Coming Back Home to Logan Square
The multiethnic cuisine of Superkhana seems quite fitting for the diverse demographics of Logan Square. Both chefs also lived in and hung out in Logan for over a decade at establishments such as Lula Café and Whirlaway Lounge.
Yamada started cooking at Lula Café when they opened about 20 years ago and then transitioned to Blackbird. Yamada then lived in Mumbai for a year and a half on a Fulbright grant to learn more about Indian cooking, where he ate and learned as much as he possibly could.
When Yamada came back to the states, he met Shah in NYC where they bonded over their affection for Indian cooking. Once Yamada moved back to Chicago, he and Shah created pop-ups such as Bombay Breakdown, which was a residency at the Long Room Chicago. Shah then opened The Biscuit Man at the Long Room and after their successful pop-ups, they decided to open Indian-ish restaurant Superkhana.

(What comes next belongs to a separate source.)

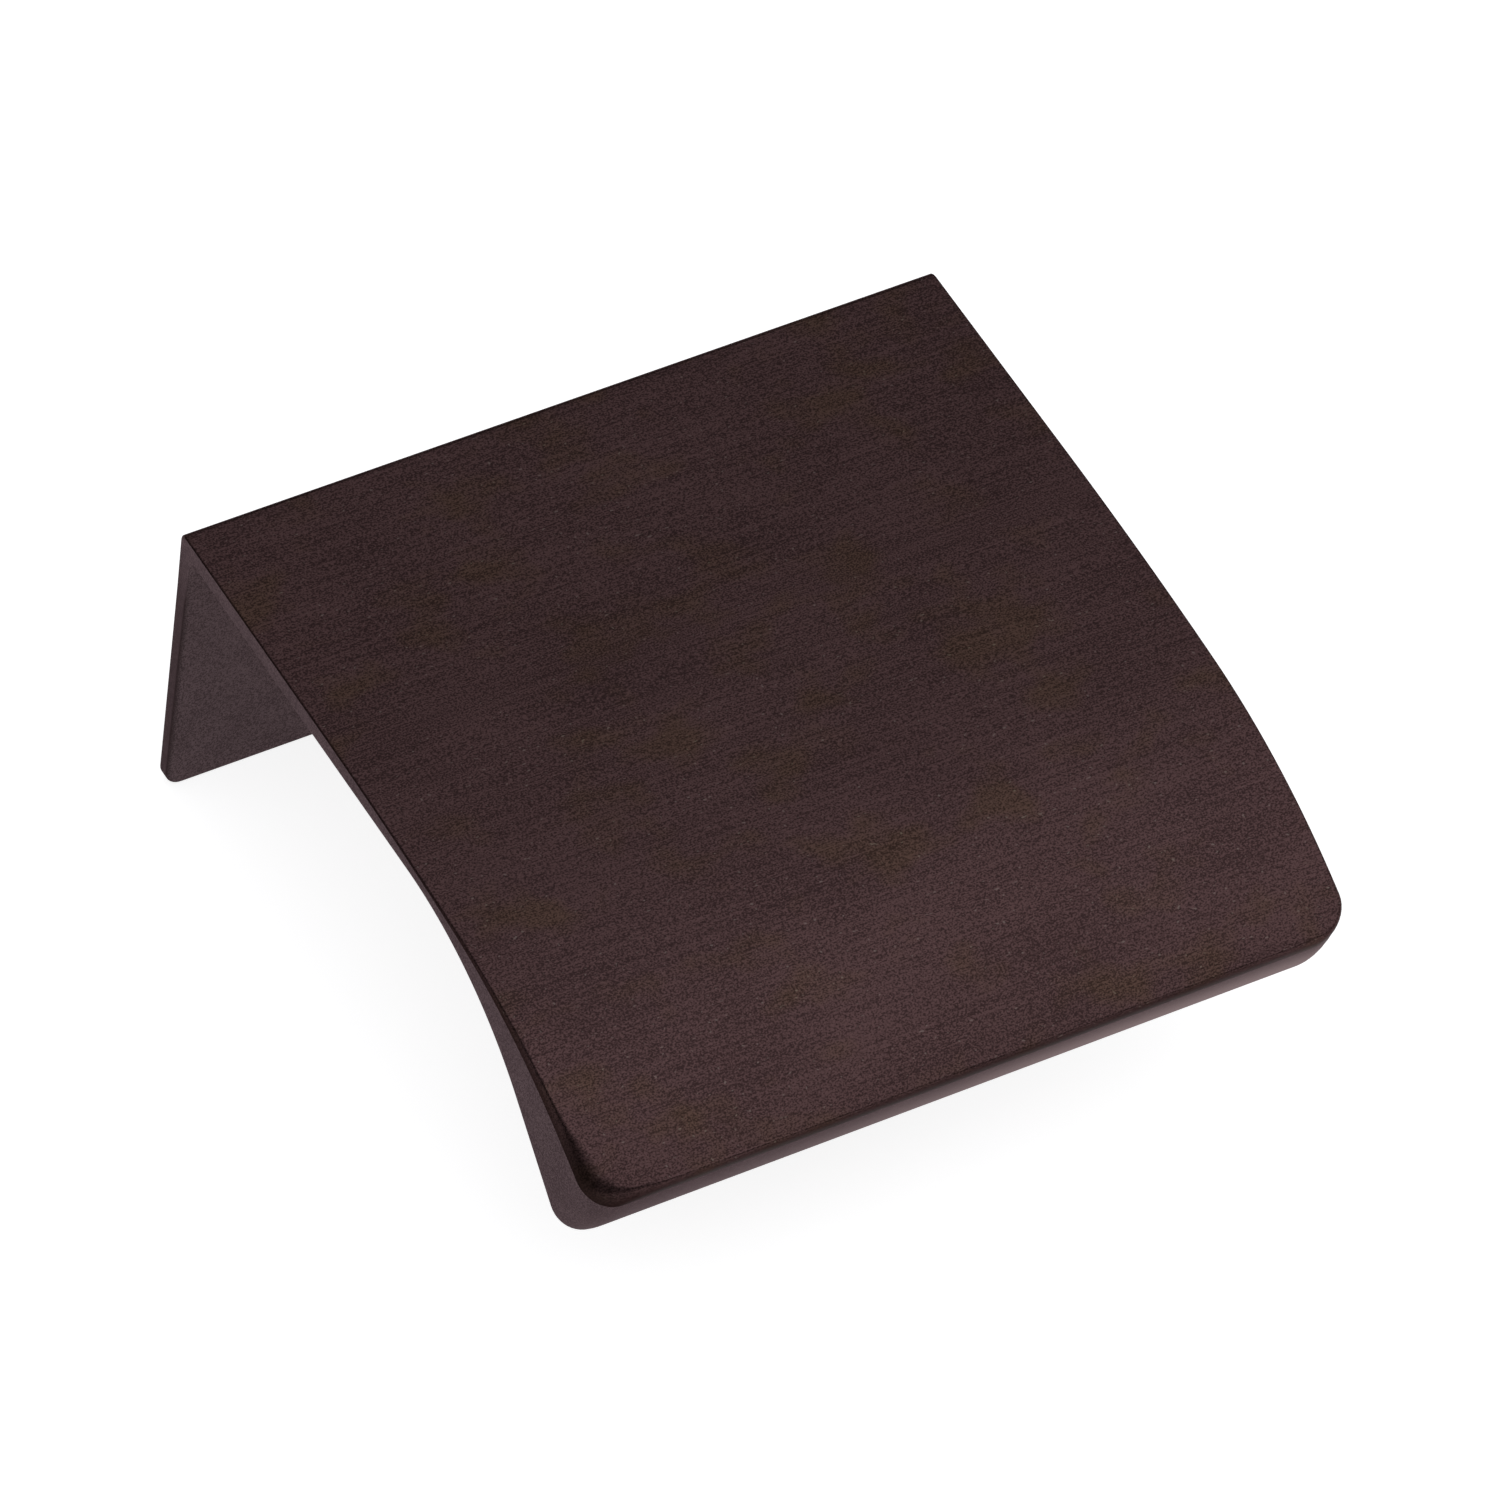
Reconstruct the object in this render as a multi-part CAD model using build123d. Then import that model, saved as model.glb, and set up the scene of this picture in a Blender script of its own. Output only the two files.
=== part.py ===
from build123d import *
from math import radians, tan
import os

# Edge pull for the edge of a cabinet door or a drawer front, in millimetres.
# A thin plate lies on the door's edge and a flange behind it screws to the door's back.
# In front of the door the plate thickens and rolls down into a finger lip.
# X runs along the pull, -Y points out of the door towards the hand and +Z is up.
# The origin is midway between the two screw holes, on the flange's seating face.

# Length along the door's edge
length = 40.0

# Flange, with a slight casting draft on its outer face
flange_height = 16.7
flange_root_thickness = 1.1
flange_foot_thickness = 0.88
flange_corner_radius = 0.8

# Plate, with a flat seat underneath as far as the door reaches
seat_thickness = 1.0
seat_depth = 20.6
seat_corner_radius = 0.35

# Top surface from the bend forwards: level, a faint crown, then the roll over the lip
level_run = 12.2
crown_radius = 174.0
crown_angle = 4.6
roll_radius = 29.9
roll_angle = 28.3

# Underside of the lip from the seat forwards: a finger curve that runs out straight
finger_radius = 16.3
finger_angle = 41.9
finger_run_out = 6.8

# Rounding of the lip's two corners, and of the edges on the outer and inner skins
lip_corner_radius = 1.8
outer_easing = 0.2
inner_easing = 0.12

# Screw holes through the flange, countersunk from its outer face
screw_count = 2
screw_spacing = 16.0
seat_to_screws = 8.0
screw_hole_radius = 1.75
screw_land = 0.4
screw_sink_angle = 90.0

# Faces that meet at less than this angle, in degrees, run on smoothly
smooth_limit = 3.0

# Heights that follow from the sizes above
seat_z = seat_to_screws
top_z = seat_z + seat_thickness
foot_z = top_z - flange_height


def profile():
    """Outline across the pull: sketch X is the depth and sketch Y the height."""
    bend = (flange_root_thickness, top_z)
    level_end = (flange_root_thickness - level_run, top_z)
    seat_corner = (0, seat_z)
    seat_end = (-seat_depth, seat_z)
    forward = (-1, 0)
    with BuildLine() as outline:
        Line(bend, level_end)
        crown = JernArc(level_end, forward, crown_radius, crown_angle)
        roll = JernArc(crown @ 1, crown % 1, roll_radius, roll_angle)
        finger = JernArc(seat_end, forward, finger_radius, finger_angle)
        run_out = Line(finger @ 1, finger @ 1 + (finger % 1) * finger_run_out)
        Line(roll @ 1, run_out @ 1)
        Line(seat_end, seat_corner)
        Polyline(seat_corner, (0, foot_z), (flange_foot_thickness, foot_z), bend)
    return make_face(outline.line)


def blank():
    """The profile run along the whole length, with a small radius in the seat corner."""
    run = extrude(Plane.YZ * profile(), length / 2, both=True)
    seat_corner = run.edges().filter_by(Axis.X).sort_by_distance((0, 0, seat_z))[0]
    return fillet(seat_corner, seat_corner_radius)


def round_corners(solid):
    """Round the lip's corners across its front wall, and the flange's lower corners."""
    front_wall = solid.faces().filter_by(Plane.YZ, reverse=True).sort_by(Axis.Y)[0]
    lip_corners = front_wall.edges().filter_by(Axis.X, reverse=True)
    solid = fillet(lip_corners, lip_corner_radius)
    foot = solid.faces().sort_by(Axis.Z)[0]
    foot_corners = foot.edges().filter_by(Axis.Y)
    return fillet(foot_corners, flange_corner_radius)


def faces_beside(edge, solid):
    """The two faces that share an edge."""
    return [face for face in solid.faces() if any(edge.is_same(other) for other in face.edges())]


def is_sharp(edge, solid):
    """True where the faces beside an edge meet at an angle instead of running on smoothly."""
    one, other = (face.normal_at(edge @ 0.5) for face in faces_beside(edge, solid))
    return one.get_angle(other) > smooth_limit


def is_outer(face):
    """True for the faces that show from above and behind: the top and the flange's back."""
    normal = face.normal_at()
    return abs(normal.X) < 0.1 and normal.Z + 0.6 * normal.Y > 0


def ease_edges(solid):
    """Round every sharp edge, first round the outer skin and then round the inner skin."""
    sharp = [edge for edge in solid.edges() if is_sharp(edge, solid)]
    outer = [edge for edge in sharp if any(is_outer(face) for face in faces_beside(edge, solid))]
    solid = fillet(outer, outer_easing)
    inner = [edge for edge in solid.edges() if is_sharp(edge, solid)]
    return fillet(inner, inner_easing)


def screw_hole():
    """One hole as a solid to cut away: a short straight land, then a cone out to the back."""
    depth = flange_root_thickness
    mouth_radius = screw_hole_radius + depth * tan(radians(screw_sink_angle / 2))
    shank = Cylinder(screw_hole_radius, 2 * depth)
    on_land = (Align.CENTER, Align.CENTER, Align.MIN)
    sink = Pos(Z=screw_land) * Cone(screw_hole_radius, mouth_radius, depth, align=on_land)
    return shank + sink


def edge_pull():
    """The whole pull: one casting with its corners rounded, edges eased and holes sunk."""
    casting = ease_edges(round_corners(blank()))
    flange_plane = Plane(origin=(0, 0, 0), x_dir=(1, 0, 0), z_dir=(0, 1, 0))
    row = GridLocations(screw_spacing, 0, screw_count, 1)
    for place in row:
        casting -= flange_plane * place * screw_hole()
    return casting


os.makedirs("parts", exist_ok=True)
pull = edge_pull()
pull.label = "edge_pull"
export_step(pull, "parts/edge_pull.step")
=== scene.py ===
# %% [markdown]
# # A brushed bronze edge pull
#
# This lesson dresses one small piece of cabinet hardware. An edge pull is screwed to the back of a
# door. Its thin plate lies on the door's edge, and in front of the door it thickens and rolls down
# into a lip for the fingers. It is one zinc casting with a dark bronze finish, brushed on top.
#
# The CAD model gives the exact sizes and the frame, and the look is built around it: a section
# drawn as two lines, a node tree that turns the section into the casting, and two finishes.
# %% Load the CAD model
import bmesh
import bpy
from math import atan2, cos, degrees, hypot, pi, radians, sin, tan
from mathutils import Matrix, Vector


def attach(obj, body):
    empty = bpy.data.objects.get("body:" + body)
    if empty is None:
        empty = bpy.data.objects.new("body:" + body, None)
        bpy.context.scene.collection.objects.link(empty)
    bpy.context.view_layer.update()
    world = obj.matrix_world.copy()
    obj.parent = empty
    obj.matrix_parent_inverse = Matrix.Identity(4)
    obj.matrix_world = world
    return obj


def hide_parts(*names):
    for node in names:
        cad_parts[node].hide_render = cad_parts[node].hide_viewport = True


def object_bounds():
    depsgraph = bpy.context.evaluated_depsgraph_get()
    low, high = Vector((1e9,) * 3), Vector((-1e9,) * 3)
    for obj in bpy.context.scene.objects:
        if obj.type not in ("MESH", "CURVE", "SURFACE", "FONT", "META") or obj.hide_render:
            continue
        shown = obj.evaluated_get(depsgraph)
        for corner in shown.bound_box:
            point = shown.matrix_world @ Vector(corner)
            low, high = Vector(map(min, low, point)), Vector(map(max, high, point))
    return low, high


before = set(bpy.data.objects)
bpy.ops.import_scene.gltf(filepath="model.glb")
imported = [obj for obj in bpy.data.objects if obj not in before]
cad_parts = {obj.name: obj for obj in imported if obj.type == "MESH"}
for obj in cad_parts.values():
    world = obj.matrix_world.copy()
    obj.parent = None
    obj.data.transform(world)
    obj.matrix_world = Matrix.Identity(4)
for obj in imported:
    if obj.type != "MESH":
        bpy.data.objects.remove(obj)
cad_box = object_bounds()
MM = 0.001
print("CAD box in mm:", [[round(value / MM, 2) for value in corner] for corner in cad_box])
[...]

In 2015, Yamada and Shah had a notable stand at the Farmers Market with chai and vegetarian/nonvegetarian items. They said they are now happy to be back in their old stomping grounds cooking the food that comes from their hearts and backgrounds.
“We felt really lucky to find this place—the building was in such disrepair and the landlords did a sensational rehab job on this place,” Yamada said. “Diversey Avenue is a very cool, interesting street with a little bit of the quiet of Albany Avenue. It’s away from the central buzz of Logan Square, but it’s not too far away.”
Superkhana is open at 5 p.m. Tuesday through Saturday and is kid-friendly/date-friendly. “We are both drawn to Indian food, it’s sort of how we cook as it’s global cuisine. We have dreamt of making a place that felt like a home for this kind food,” said Yamada.